* begin *

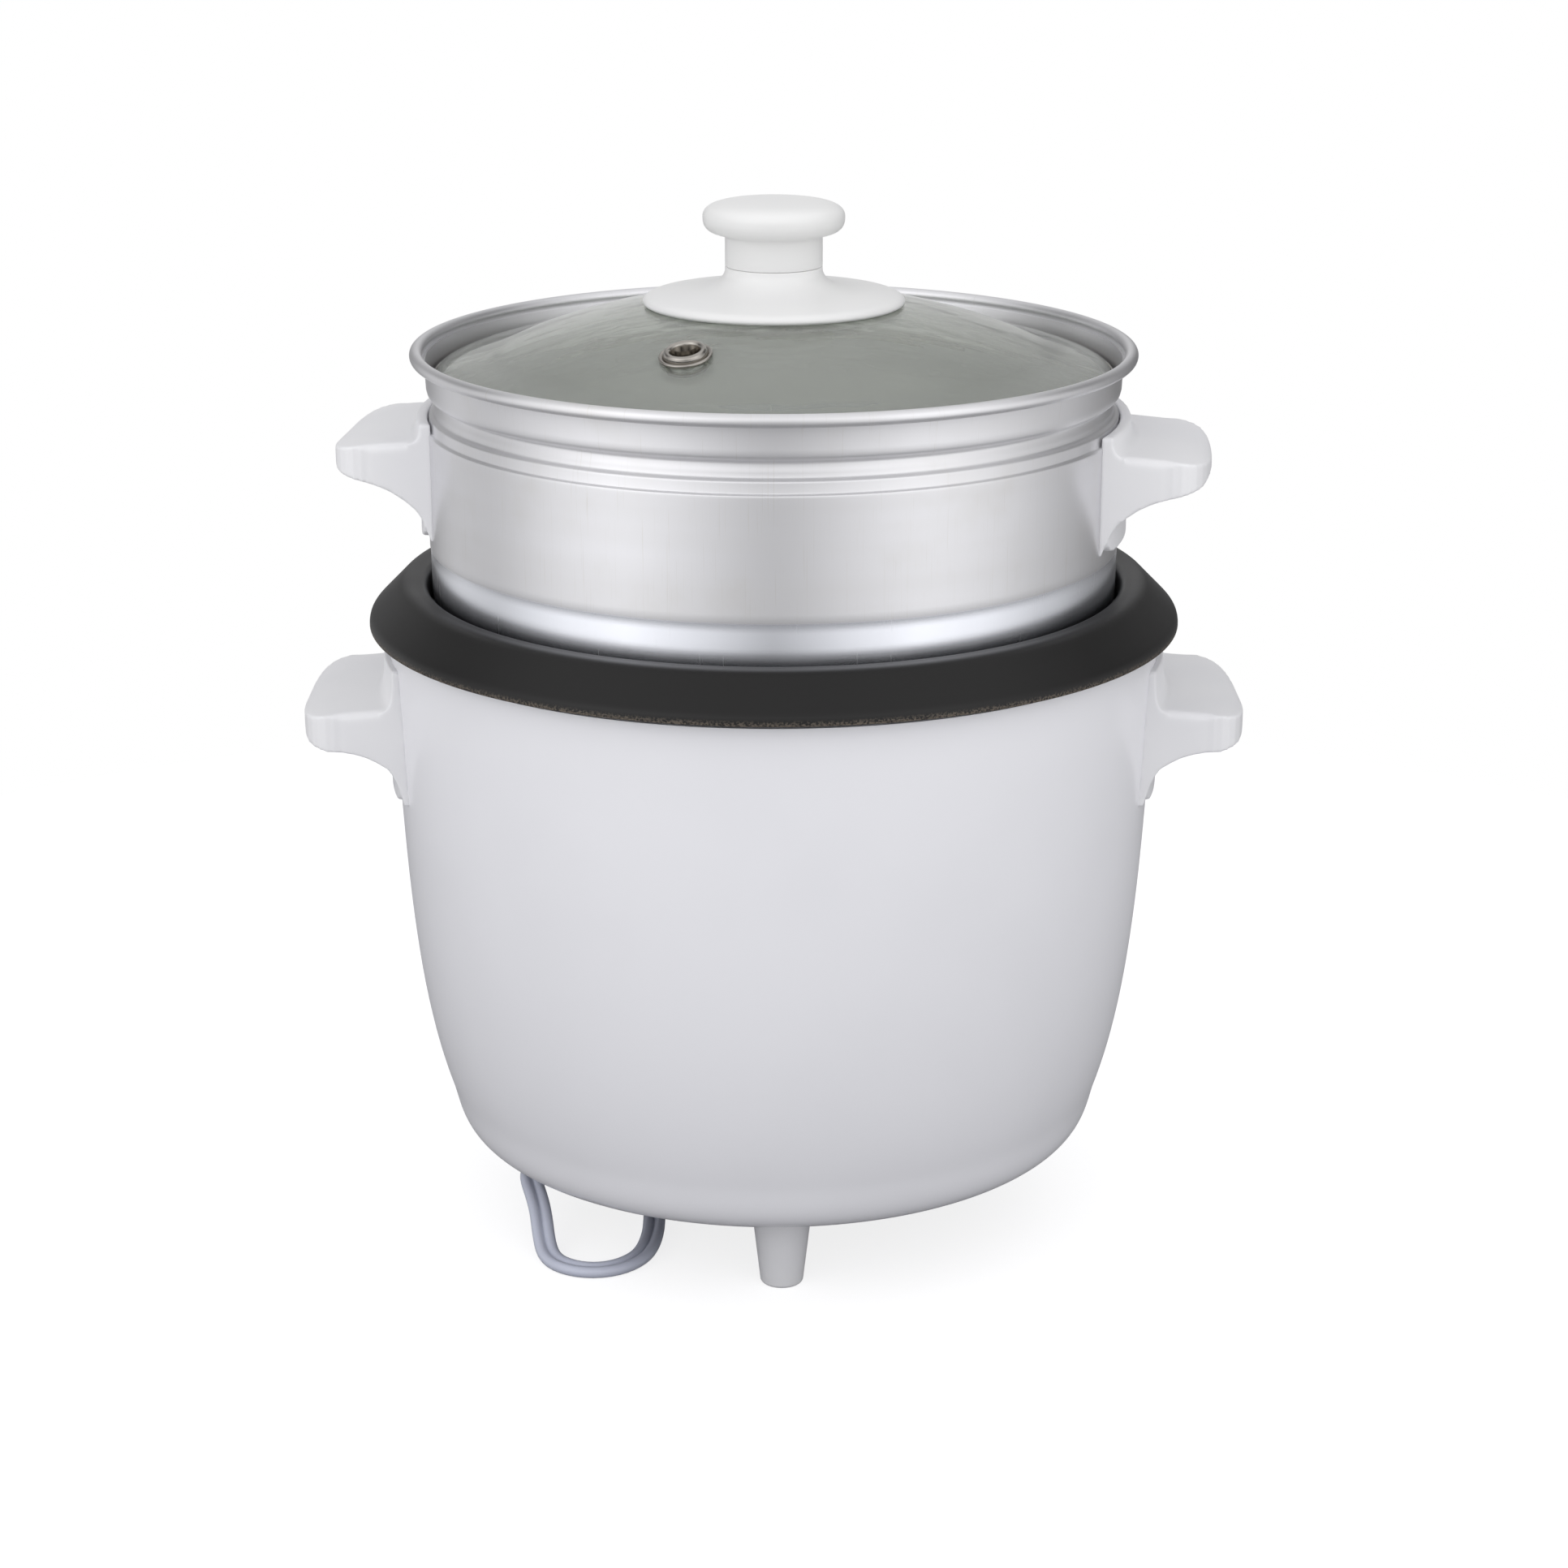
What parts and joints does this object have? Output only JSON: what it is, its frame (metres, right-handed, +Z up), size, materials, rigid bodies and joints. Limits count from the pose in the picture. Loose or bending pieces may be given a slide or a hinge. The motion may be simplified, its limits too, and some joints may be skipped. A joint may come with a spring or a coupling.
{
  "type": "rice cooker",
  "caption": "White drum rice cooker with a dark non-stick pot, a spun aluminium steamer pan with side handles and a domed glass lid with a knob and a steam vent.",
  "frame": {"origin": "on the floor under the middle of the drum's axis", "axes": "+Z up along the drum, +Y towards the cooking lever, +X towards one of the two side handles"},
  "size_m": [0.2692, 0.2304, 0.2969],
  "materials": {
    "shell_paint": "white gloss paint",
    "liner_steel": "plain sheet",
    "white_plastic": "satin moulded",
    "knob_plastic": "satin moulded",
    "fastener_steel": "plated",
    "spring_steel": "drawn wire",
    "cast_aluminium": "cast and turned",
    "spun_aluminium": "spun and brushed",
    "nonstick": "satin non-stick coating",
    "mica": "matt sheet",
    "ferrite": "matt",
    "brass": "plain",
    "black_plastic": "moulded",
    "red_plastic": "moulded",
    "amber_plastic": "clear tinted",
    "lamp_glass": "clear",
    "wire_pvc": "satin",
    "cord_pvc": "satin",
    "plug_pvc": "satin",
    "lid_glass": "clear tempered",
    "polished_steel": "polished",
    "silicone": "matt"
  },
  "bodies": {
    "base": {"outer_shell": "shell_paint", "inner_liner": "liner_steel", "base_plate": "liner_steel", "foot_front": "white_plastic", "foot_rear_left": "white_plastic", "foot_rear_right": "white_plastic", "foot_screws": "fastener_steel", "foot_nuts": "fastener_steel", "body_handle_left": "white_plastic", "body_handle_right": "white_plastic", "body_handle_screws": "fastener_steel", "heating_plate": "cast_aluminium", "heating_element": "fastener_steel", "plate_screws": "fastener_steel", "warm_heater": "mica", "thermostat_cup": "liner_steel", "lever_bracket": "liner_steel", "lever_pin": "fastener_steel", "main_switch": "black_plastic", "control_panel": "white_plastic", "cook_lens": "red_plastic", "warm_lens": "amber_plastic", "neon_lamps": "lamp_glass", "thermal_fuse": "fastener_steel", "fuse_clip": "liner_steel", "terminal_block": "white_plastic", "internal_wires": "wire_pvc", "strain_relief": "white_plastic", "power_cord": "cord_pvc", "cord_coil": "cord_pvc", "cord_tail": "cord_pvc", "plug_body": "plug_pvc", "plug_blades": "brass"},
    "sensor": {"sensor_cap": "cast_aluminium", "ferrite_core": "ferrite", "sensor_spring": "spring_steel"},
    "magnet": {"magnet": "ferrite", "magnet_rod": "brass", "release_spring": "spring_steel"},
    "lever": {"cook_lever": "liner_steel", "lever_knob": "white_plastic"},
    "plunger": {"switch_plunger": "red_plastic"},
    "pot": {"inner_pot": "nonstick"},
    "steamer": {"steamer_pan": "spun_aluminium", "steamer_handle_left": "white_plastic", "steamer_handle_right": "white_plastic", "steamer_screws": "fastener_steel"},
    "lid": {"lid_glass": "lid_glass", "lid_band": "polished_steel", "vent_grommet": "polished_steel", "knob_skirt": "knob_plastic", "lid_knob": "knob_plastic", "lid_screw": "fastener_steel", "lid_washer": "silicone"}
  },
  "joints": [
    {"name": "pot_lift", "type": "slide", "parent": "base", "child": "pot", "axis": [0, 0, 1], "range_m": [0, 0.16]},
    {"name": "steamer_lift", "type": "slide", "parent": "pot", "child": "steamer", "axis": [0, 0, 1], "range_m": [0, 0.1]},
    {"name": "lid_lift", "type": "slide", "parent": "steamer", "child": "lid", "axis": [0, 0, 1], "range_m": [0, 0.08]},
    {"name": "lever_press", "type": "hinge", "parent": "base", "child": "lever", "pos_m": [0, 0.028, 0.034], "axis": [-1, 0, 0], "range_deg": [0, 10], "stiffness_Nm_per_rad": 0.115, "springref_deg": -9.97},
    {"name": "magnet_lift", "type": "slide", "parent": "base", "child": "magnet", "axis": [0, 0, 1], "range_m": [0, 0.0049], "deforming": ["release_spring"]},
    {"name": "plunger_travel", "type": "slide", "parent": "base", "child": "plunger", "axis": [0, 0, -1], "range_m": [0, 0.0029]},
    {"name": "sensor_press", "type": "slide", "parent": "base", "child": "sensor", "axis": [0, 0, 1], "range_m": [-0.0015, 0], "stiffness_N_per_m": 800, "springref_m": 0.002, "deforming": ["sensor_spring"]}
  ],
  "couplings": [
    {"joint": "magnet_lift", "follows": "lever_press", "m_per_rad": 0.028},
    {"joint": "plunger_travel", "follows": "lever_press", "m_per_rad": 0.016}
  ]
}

* end *

GOAL OF THE EXERCISE:
Repeat the material above exactly.

SOLUTION TO THIS PROBLEM:
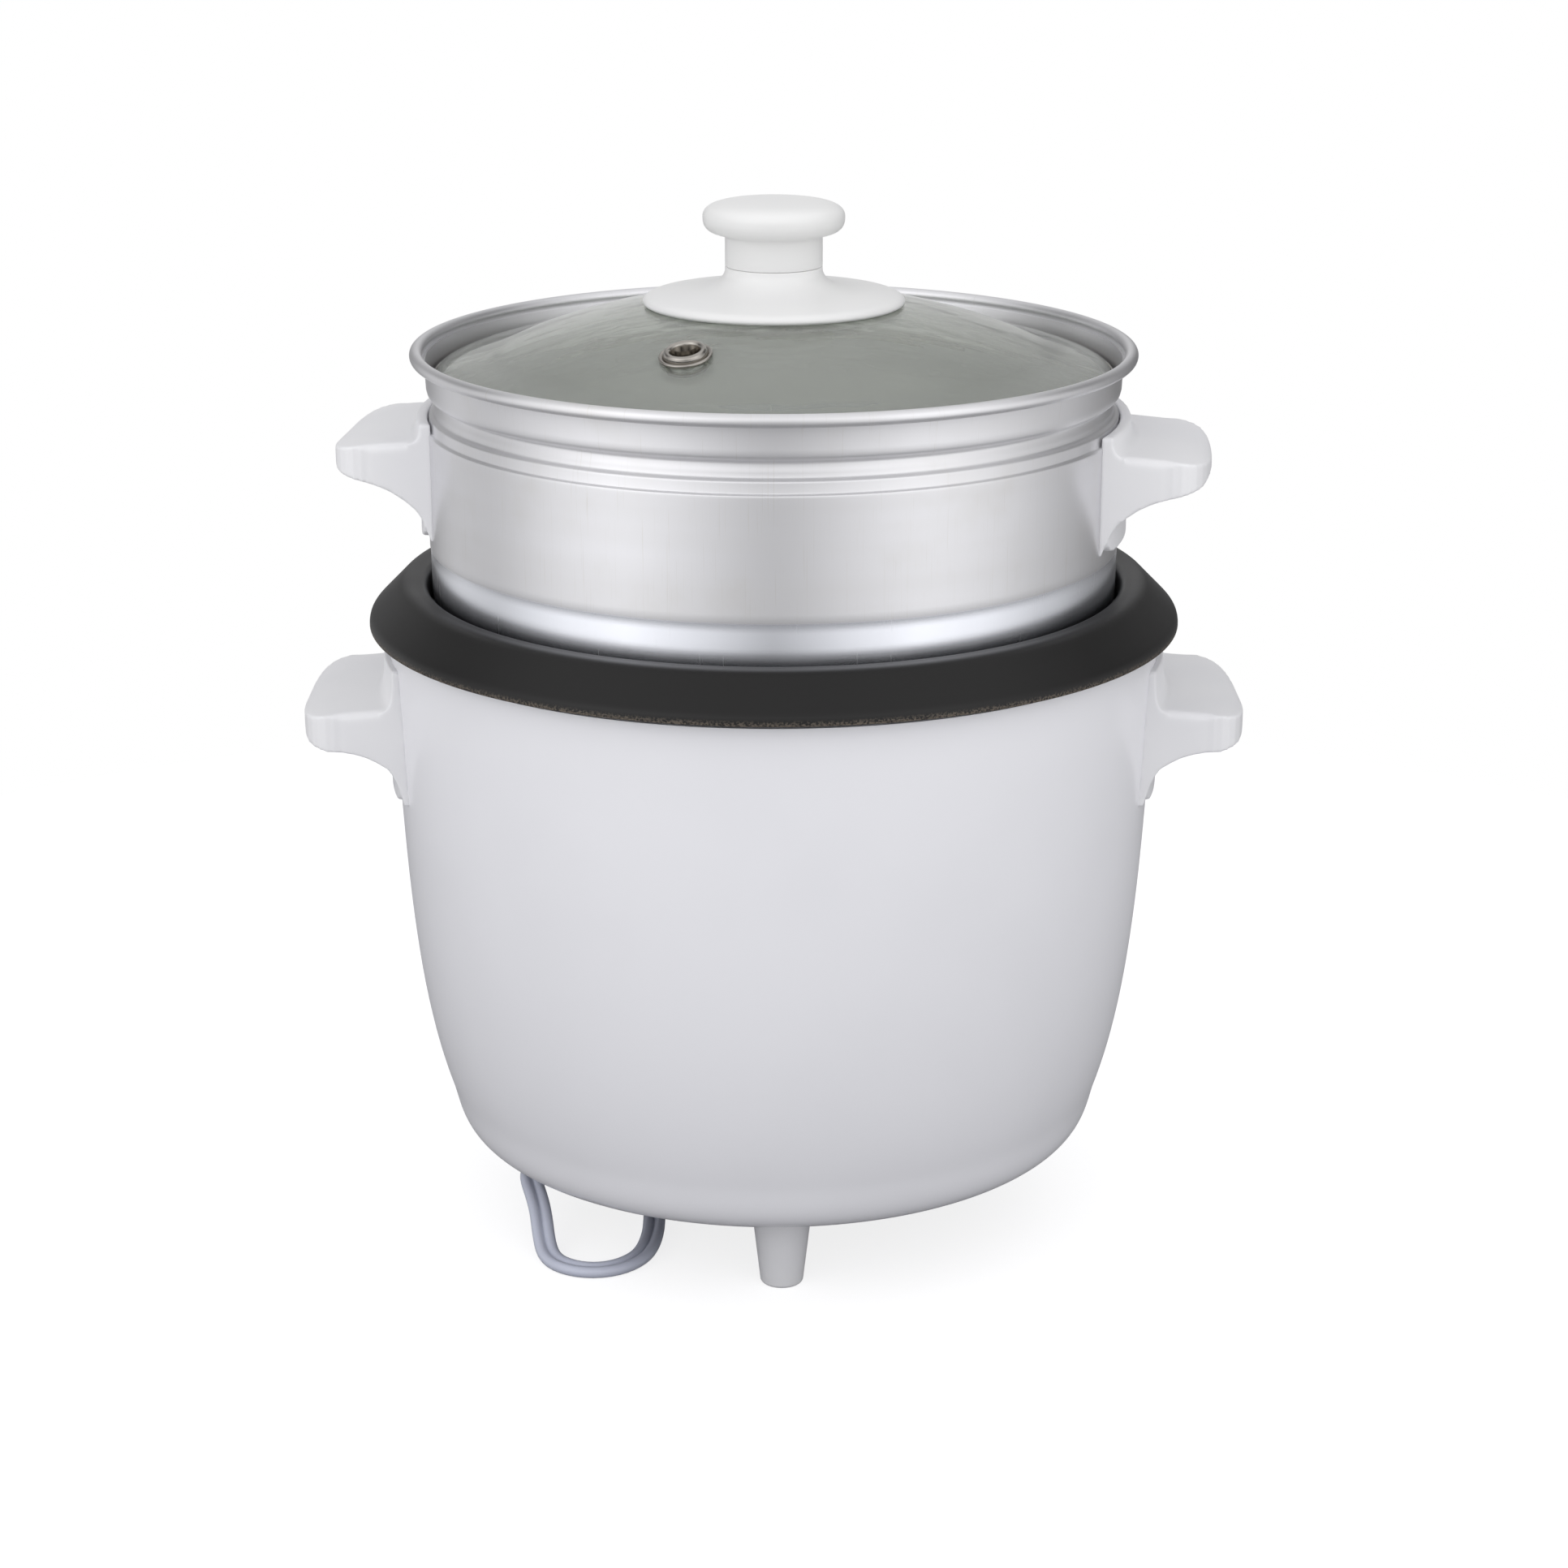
What parts and joints does this object have? Output only JSON: what it is, its frame (metres, right-handed, +Z up), size, materials, rigid bodies and joints. Limits count from the pose in the picture. Loose or bending pieces may be given a slide or a hinge. The motion may be simplified, its limits too, and some joints may be skipped. A joint may come with a spring or a coupling.
{
  "type": "rice cooker",
  "caption": "White drum rice cooker with a dark non-stick pot, a spun aluminium steamer pan with side handles and a domed glass lid with a knob and a steam vent.",
  "frame": {"origin": "on the floor under the middle of the drum's axis", "axes": "+Z up along the drum, +Y towards the cooking lever, +X towards one of the two side handles"},
  "size_m": [0.2692, 0.2304, 0.2969],
  "materials": {
    "shell_paint": "white gloss paint",
    "liner_steel": "plain sheet",
    "white_plastic": "satin moulded",
    "knob_plastic": "satin moulded",
    "fastener_steel": "plated",
    "spring_steel": "drawn wire",
    "cast_aluminium": "cast and turned",
    "spun_aluminium": "spun and brushed",
    "nonstick": "satin non-stick coating",
    "mica": "matt sheet",
    "ferrite": "matt",
    "brass": "plain",
    "black_plastic": "moulded",
    "red_plastic": "moulded",
    "amber_plastic": "clear tinted",
    "lamp_glass": "clear",
    "wire_pvc": "satin",
    "cord_pvc": "satin",
    "plug_pvc": "satin",
    "lid_glass": "clear tempered",
    "polished_steel": "polished",
    "silicone": "matt"
  },
  "bodies": {
    "base": {"outer_shell": "shell_paint", "inner_liner": "liner_steel", "base_plate": "liner_steel", "foot_front": "white_plastic", "foot_rear_left": "white_plastic", "foot_rear_right": "white_plastic", "foot_screws": "fastener_steel", "foot_nuts": "fastener_steel", "body_handle_left": "white_plastic", "body_handle_right": "white_plastic", "body_handle_screws": "fastener_steel", "heating_plate": "cast_aluminium", "heating_element": "fastener_steel", "plate_screws": "fastener_steel", "warm_heater": "mica", "thermostat_cup": "liner_steel", "lever_bracket": "liner_steel", "lever_pin": "fastener_steel", "main_switch": "black_plastic", "control_panel": "white_plastic", "cook_lens": "red_plastic", "warm_lens": "amber_plastic", "neon_lamps": "lamp_glass", "thermal_fuse": "fastener_steel", "fuse_clip": "liner_steel", "terminal_block": "white_plastic", "internal_wires": "wire_pvc", "strain_relief": "white_plastic", "power_cord": "cord_pvc", "cord_coil": "cord_pvc", "cord_tail": "cord_pvc", "plug_body": "plug_pvc", "plug_blades": "brass"},
    "sensor": {"sensor_cap": "cast_aluminium", "ferrite_core": "ferrite", "sensor_spring": "spring_steel"},
    "magnet": {"magnet": "ferrite", "magnet_rod": "brass", "release_spring": "spring_steel"},
    "lever": {"cook_lever": "liner_steel", "lever_knob": "white_plastic"},
    "plunger": {"switch_plunger": "red_plastic"},
    "pot": {"inner_pot": "nonstick"},
    "steamer": {"steamer_pan": "spun_aluminium", "steamer_handle_left": "white_plastic", "steamer_handle_right": "white_plastic", "steamer_screws": "fastener_steel"},
    "lid": {"lid_glass": "lid_glass", "lid_band": "polished_steel", "vent_grommet": "polished_steel", "knob_skirt": "knob_plastic", "lid_knob": "knob_plastic", "lid_screw": "fastener_steel", "lid_washer": "silicone"}
  },
  "joints": [
    {"name": "pot_lift", "type": "slide", "parent": "base", "child": "pot", "axis": [0, 0, 1], "range_m": [0, 0.16]},
    {"name": "steamer_lift", "type": "slide", "parent": "pot", "child": "steamer", "axis": [0, 0, 1], "range_m": [0, 0.1]},
    {"name": "lid_lift", "type": "slide", "parent": "steamer", "child": "lid", "axis": [0, 0, 1], "range_m": [0, 0.08]},
    {"name": "lever_press", "type": "hinge", "parent": "base", "child": "lever", "pos_m": [0, 0.028, 0.034], "axis": [-1, 0, 0], "range_deg": [0, 10], "stiffness_Nm_per_rad": 0.115, "springref_deg": -9.97},
    {"name": "magnet_lift", "type": "slide", "parent": "base", "child": "magnet", "axis": [0, 0, 1], "range_m": [0, 0.0049], "deforming": ["release_spring"]},
    {"name": "plunger_travel", "type": "slide", "parent": "base", "child": "plunger", "axis": [0, 0, -1], "range_m": [0, 0.0029]},
    {"name": "sensor_press", "type": "slide", "parent": "base", "child": "sensor", "axis": [0, 0, 1], "range_m": [-0.0015, 0], "stiffness_N_per_m": 800, "springref_m": 0.002, "deforming": ["sensor_spring"]}
  ],
  "couplings": [
    {"joint": "magnet_lift", "follows": "lever_press", "m_per_rad": 0.028},
    {"joint": "plunger_travel", "follows": "lever_press", "m_per_rad": 0.016}
  ]
}